EVL

Table of Contents


Products, services and company names referenced in this document may be either trademarks or registered trademarks of their respective owners.

Copyright © 2017–2020 EVL Tool, s.r.o.

Permission is granted to copy, distribute and/or modify this document under the terms of the GNU Free Documentation License, Version 1.3 or any later version published by the Free Software Foundation; with no Invariant Sections, with no Front-Cover Texts, and with no Back-Cover Texts.

Main EVL Command

All command line EVL functionality is handled by the main command ‘evl’, which runs EVL jobs or workflows or serves other EVL subcommands.

The most common usage is to run a job or workflow in the short way:

evl run/<job>.evl

is just a shortcut to:

evl run run/<job>.evl
evl workflow/<workflow>.ewf

is just a shortcut to:

evl run workflow/<workflow>.ewf [--odate=<yyyymmdd>] \
                                         [-s|--progress]

Full versions of ‘evl’ command invocation are then:

evl run ( run/<job>.evl | <script>.sh )

run specified EVL <job>, or any shell <script>. For details, check ‘man evl-run’.
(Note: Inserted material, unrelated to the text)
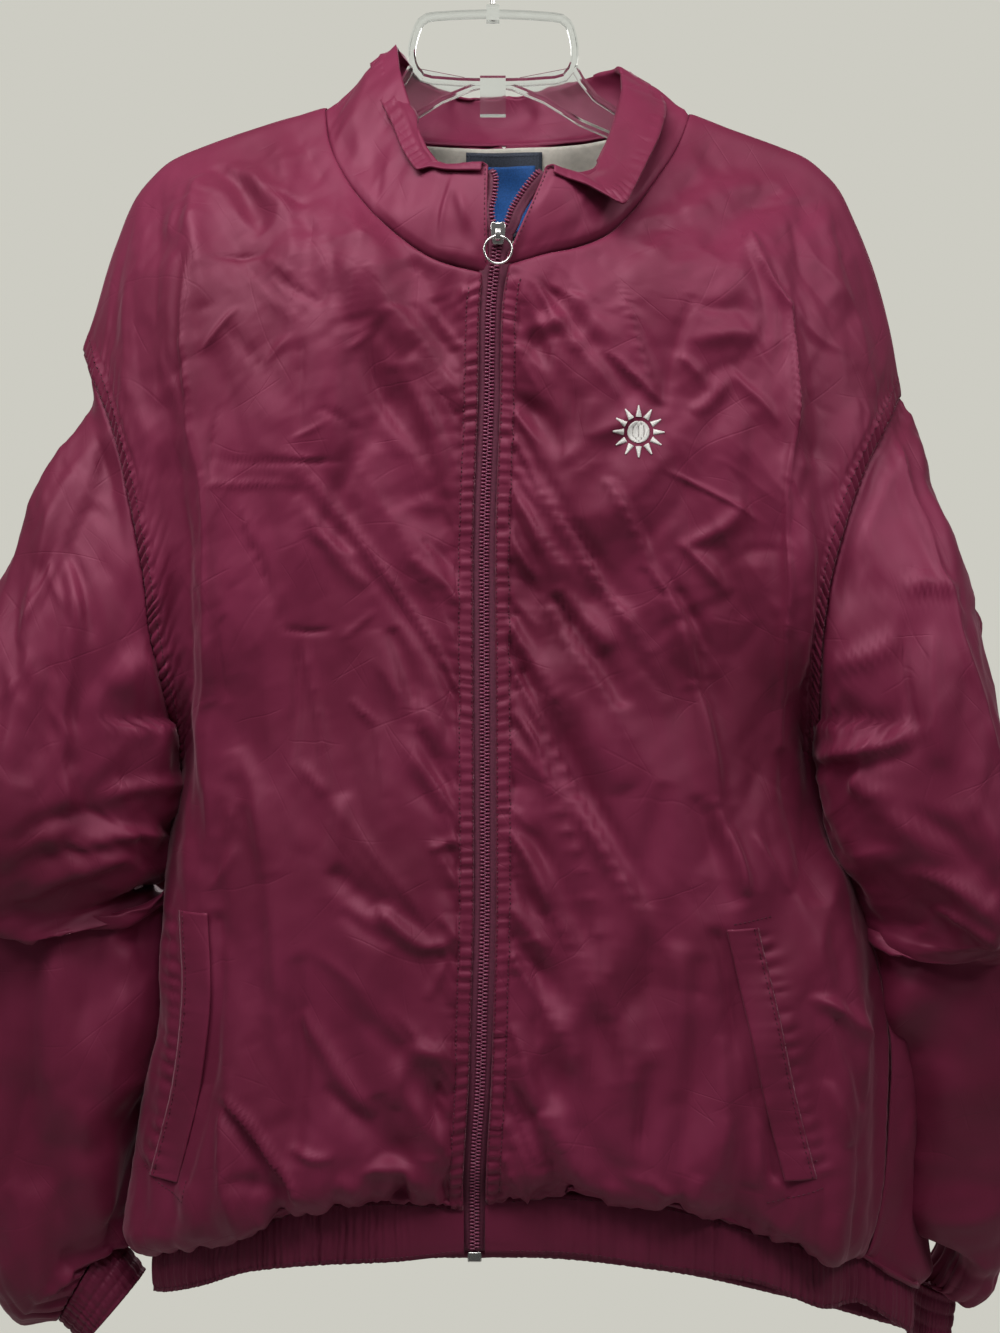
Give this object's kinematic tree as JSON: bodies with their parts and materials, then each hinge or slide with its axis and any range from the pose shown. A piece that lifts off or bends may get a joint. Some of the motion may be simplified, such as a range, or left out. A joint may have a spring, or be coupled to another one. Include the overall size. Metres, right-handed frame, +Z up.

evl ( run | continue | restart | skip | status ) workflow/<workflow>.ewf

For details, check ‘man evl-workflow’.

evl project

handle EVL projects, like create new or sample one, source variables from project.sh, or get particular project variables. For details, check ‘man evl-project’.

evl <evl_command>

it calls particular EVL command/component, like ‘sort’, or ‘readjson’. All possible EVL components or commands are listed below and each has its own man page which explain usage and arguments. To see man page for a command, run ‘man evl <evl_command>’.

evl init

to initiate EVL installation under your (i.e. non-root) user. To be run only once for each user.

Usage

evl
  ( run/<job>.evl | workflow/<workflow>.ewf )
  [-o|--odate=<yyyymmdd>] [-p|--project=<project_dir>] [-s|--progress]

evl run
  <job>.evl [-o|--odate=<yyyymmdd>] [-p|--project=<project_dir>] [-s|--progress]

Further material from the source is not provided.